### Task requirements
Only the lines from the start of the material through the line containing "return np.hypot(*np.diff(np.asarray(points), axis=0).T)" are to be extracted, exactly as they appear.

### The data
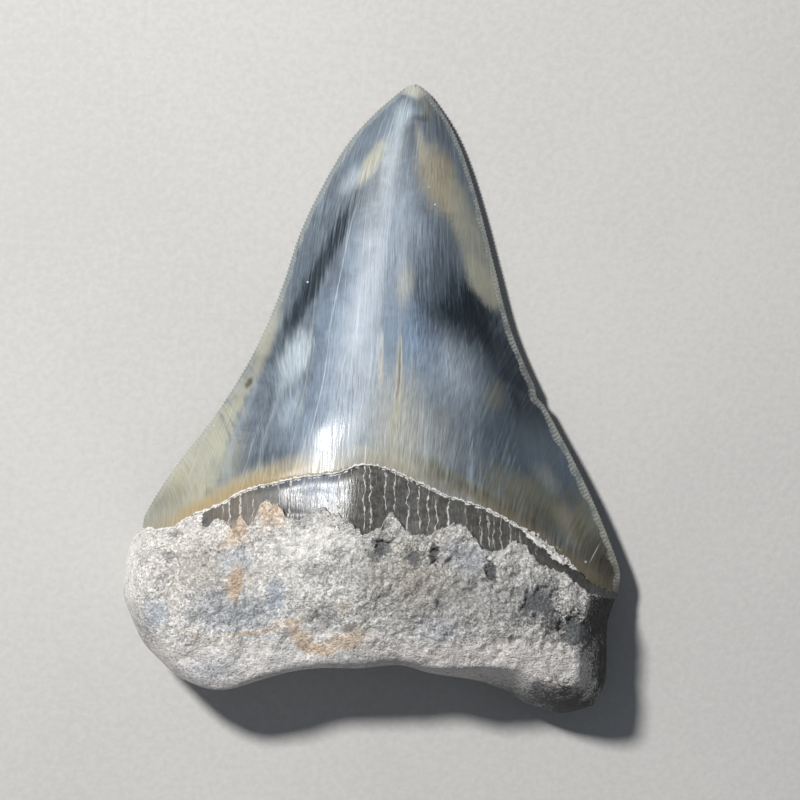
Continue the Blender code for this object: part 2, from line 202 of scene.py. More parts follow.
def curveThrough(x, points):
    # height of a smooth curve through points sorted by x
    xs, ys = np.array(points).T
    order = np.arange(len(xs))
    before, after = np.maximum(order - 1, 0), np.minimum(order + 1, len(xs) - 1)
    slopes = (ys[after] - ys[before]) / (xs[after] - xs[before])
    i = np.clip(np.searchsorted(xs, x, side="left") - 1, 0, len(xs) - 2)
    step = xs[i + 1] - xs[i]
    f = np.clip((x - xs[i]) / step, 0.0, 1.0)
    return ((1 + 2 * f) * (1 - f) ** 2 * ys[i] + f * (1 - f) ** 2 * step * slopes[i]
            + f * f * (3 - 2 * f) * ys[i + 1] + f * f * (f - 1) * step * slopes[i + 1])


def stepLengths(points):
    return np.hypot(*np.diff(np.asarray(points), axis=0).T)


def evenPath(points, count):
    # count + 1 evenly spaced points on a smooth path through the given points
    chord = np.r_[0, np.cumsum(stepLengths(points))]
    at = np.linspace(0, chord[-1], 40 * len(points) + 1)
    dense = np.stack([curveThrough(at, [(c, p[k]) for c, p in zip(chord, points)]) for k in (0, 1)], axis=1)
    length = np.r_[0, np.cumsum(stepLengths(dense))]
    want = np.linspace(0, length[-1], count + 1)
    return np.stack([np.interp(want, length, dense[:, k]) for k in (0, 1)], axis=1)


def ease(value, start, end):
    f = np.clip((value - start) / (end - start), 0.0, 1.0)
    return f * f * (3 - 2 * f)


# smooth noise that makes things uneven: size in mm, height and layer
waves = {
    "denticles": [(1.3, 0.35, 3.0)],
    "enamelEdge": [(1.3, 0.22, 21.0)],
    "enamelGrit": [(0.6, 0.12, 5.0)],
    "crustEdge": [(1.5, 0.6, 9.0), (0.65, 0.45, 13.0), (0.35, 0.25, 17.0)],
    "lumps": [(5.5, 1.0, 7.0), (5.5 / 2.3, 0.5, 16.1)],
    "fray": [(0.9, 0.45, 71.0), (2.1, 0.35, 73.0)],
    "crumble": [(3.8, 1.0, 79.0), (1.5, 0.55, 83.0), (0.6, 0.25, 89.0)],
    "knobs": [(2.3, 0.4, 31.0)],
    "grit": [(1.0, 0.38, 37.0), (0.55, 0.19, 41.0)],
    "ridgeRun": [(0.9, 0.5, 61.0)],
    "ridgeGrit": [(0.5, 0.5, 67.0)],
}


def waveAt(name, x, y, side=1, shift=0):
    # the waves of one name added up, one value a point
    total = np.zeros(len(x))
    for size, high, layer in waves[name]:
        deep = layer * side + shift
        total += high * np.array([noise.noise((a / size, b / size, deep)) for a, b in zip(x, y)])
    return total


def outward(path, side):
    along = np.gradient(path, axis=0)
    along /= np.linalg.norm(along, axis=1)[:, None]
    return np.stack([-along[:, 1], along[:, 0]], axis=1) * side


def cuttingEdge(points, side):
    # the smooth edge, and the same with its denticles
    pitch, parts = tooth["serrationPitch"], mesh["pointsPerDenticle"]
    teeth = round(stepLengths(points).sum() / pitch)
    path = evenPath(points, teeth * parts)
    k = np.arange(len(path))
    phase = (k % parts) / parts
    wave = 2 * np.sin(math.pi * phase) ** tooth["serrationShape"] - 1
    uneven = 1 + waveAt("denticles", *path.T, side)
    fade = np.minimum(1, np.minimum(k, k[::-1]) / parts * pitch / tooth["serrationFade"])
    near = np.hypot(*(path - tooth["notchAt"]).T) / tooth["notchHalfLength"]
    notch = tooth["notchDepth"] * np.clip(1 - near, 0, 1)
    away = outward(path, side)
    shift = tooth["serrationDepth"] / 2 * wave * fade * uneven - notch
    return path - away * notch[:, None], path + away * shift[:, None], away


def sideRim(crown, root, side):
    # rim points from tip to base corner, each with its row number
    smooth, edge, away = cuttingEdge(crown, side)
    flank = evenPath(root, round(stepLengths(root).sum() / mesh["crust"]))
    down = np.r_[0, np.cumsum(stepLengths(flank))]
    rows = np.r_[np.linspace(0, 1, len(edge)),
                 np.interp(down[1:], [0, tooth["bareFlank"], down[-1]], [1, 2, 3])]
    return {"crown": smooth, "away": away, "line": np.r_[smooth, flank[1:]],
            "rim": np.r_[edge, flank[1:]], "rows": rows}


rims = [sideRim(tooth["leftCrown"], tooth["leftRoot"], -1),
        sideRim(tooth["rightCrown"], tooth["rightRoot"], 1)]
baseX = np.arange(tooth["base"][0][0], tooth["base"][-1][0], mesh["crust"])[1:]
baseRim = np.stack([baseX, curveThrough(baseX, tooth["base"])], axis=1)
# once round, from the tip down the left side, along the base and up the right side
outline = np.r_[rims[0]["rim"], baseRim, rims[1]["rim"][:0:-1]]
outlineRows = np.r_[rims[0]["rows"], np.full(len(baseRim), 3.0), rims[1]["rows"][:0:-1]]
rimParts = 3
rimTree = kdtree.KDTree(len(outline) * rimParts)
for k in range(len(outline)):
    for part in range(rimParts):
        point = outline[k - 1] + (outline[k] - outline[k - 1]) * part / rimParts
        rimTree.insert((*point, 0), k * rimParts + part)
rimTree.balance()


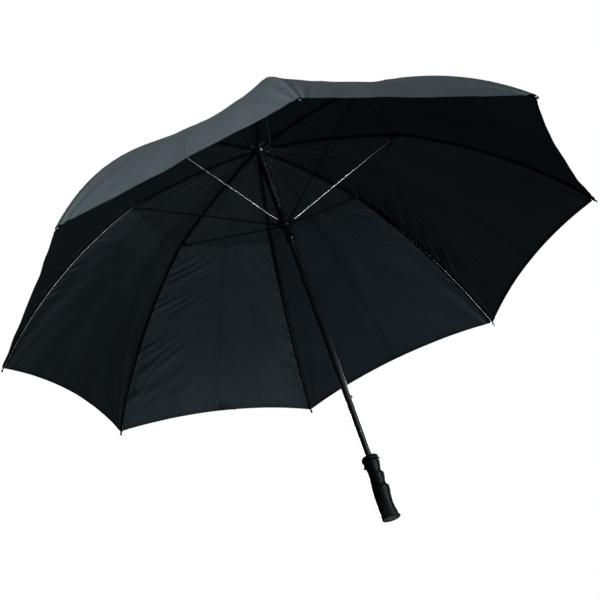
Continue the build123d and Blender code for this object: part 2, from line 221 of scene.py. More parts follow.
class Mat:
    """Small helper that builds a node tree around one Principled shader."""

    def __init__(self, name):
        self.m = bpy.data.materials.new(name)
        self.m.use_nodes = True
        self.t = self.m.node_tree
        self.p = self.t.nodes["Principled BSDF"]

    def node(self, kind, **kw):
        n = self.t.nodes.new(kind)
        for k, v in kw.items():
            if k.startswith("in_"):
                n.inputs[k[3:].replace("_", " ")].default_value = v
            else:
                setattr(n, k, v)
        return n

    def link(self, a, b):
        self.t.links.new(a, b)

    def set(self, **kw):
        for k, v in kw.items():
            self.p.inputs[k.replace("_", " ")].default_value = v
        return self

    def coords(self, kind="Object", scale=(1, 1, 1)):
        c = self.node("ShaderNodeTexCoord")
        m = self.node("ShaderNodeMapping")
        m.inputs["Scale"].default_value = scale
        self.link(c.outputs[kind], m.inputs["Vector"])
        return m.outputs["Vector"]

    def noise(self, vec, scale, detail=4, rough=0.55):
        n = self.node("ShaderNodeTexNoise")
        n.inputs["Scale"].default_value = scale
        n.inputs["Detail"].default_value = detail
        n.inputs["Roughness"].default_value = rough
        self.link(vec, n.inputs["Vector"])
        return n.outputs["Fac"]

    def remap(self, fac, lo, hi, a=0.3, b=0.7):
        n = self.node("ShaderNodeMapRange")
        n.inputs["From Min"].default_value = a
        n.inputs["From Max"].default_value = b
        n.inputs["To Min"].default_value = lo
        n.inputs["To Max"].default_value = hi
        self.link(fac, n.inputs["Value"])
        return n.outputs["Result"]

    def mix(self, fac, c1, c2):
        n = self.node("ShaderNodeMix", data_type="RGBA")
        if isinstance(fac, float):
            n.inputs[0].default_value = fac
        else:
            self.link(fac, n.inputs[0])
        for s, c in ((6, c1), (7, c2)):
            if isinstance(c, tuple):
                n.inputs[s].default_value = (*c, 1)
            else:
                self.link(c, n.inputs[s])
        return n.outputs[2]

    def math(self, op, a, b=None):
        n = self.node("ShaderNodeMath", operation=op)
        for s, x in ((0, a), (1, b)):
            if x is None:
                continue
            if isinstance(x, (int, float)):
                n.inputs[s].default_value = x
            else:
                self.link(x, n.inputs[s])
        return n.outputs[0]

    def bump(self, height, strength, distance, normal=None):
        n = self.node("ShaderNodeBump")
        n.inputs["Strength"].default_value = strength
        n.inputs["Distance"].default_value = distance
        self.link(height, n.inputs["Height"])
        if normal is not None:
            self.link(normal, n.inputs["Normal"])
        return n.outputs["Normal"]

    def edge_wear(self, lo=0.52, hi=0.62):
        g = self.node("ShaderNodeNewGeometry")
        return self.remap(g.outputs["Pointiness"], 0.0, 1.0, lo, hi)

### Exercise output
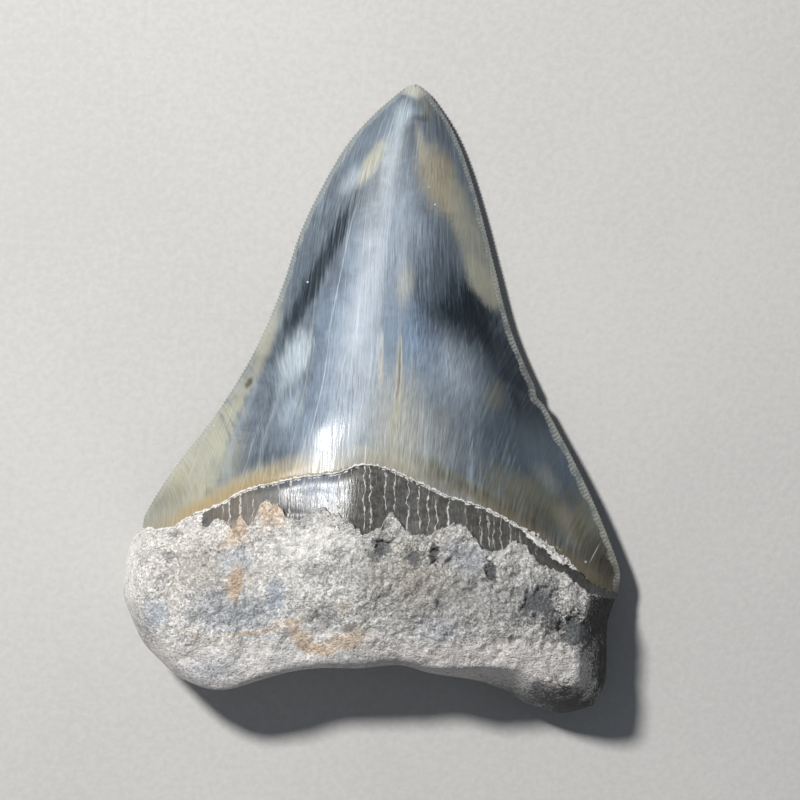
Continue the Blender code for this object: part 2, from line 202 of scene.py. More parts follow.
def curveThrough(x, points):
    # height of a smooth curve through points sorted by x
    xs, ys = np.array(points).T
    order = np.arange(len(xs))
    before, after = np.maximum(order - 1, 0), np.minimum(order + 1, len(xs) - 1)
    slopes = (ys[after] - ys[before]) / (xs[after] - xs[before])
    i = np.clip(np.searchsorted(xs, x, side="left") - 1, 0, len(xs) - 2)
    step = xs[i + 1] - xs[i]
    f = np.clip((x - xs[i]) / step, 0.0, 1.0)
    return ((1 + 2 * f) * (1 - f) ** 2 * ys[i] + f * (1 - f) ** 2 * step * slopes[i]
            + f * f * (3 - 2 * f) * ys[i + 1] + f * f * (f - 1) * step * slopes[i + 1])


def stepLengths(points):
    return np.hypot(*np.diff(np.asarray(points), axis=0).T)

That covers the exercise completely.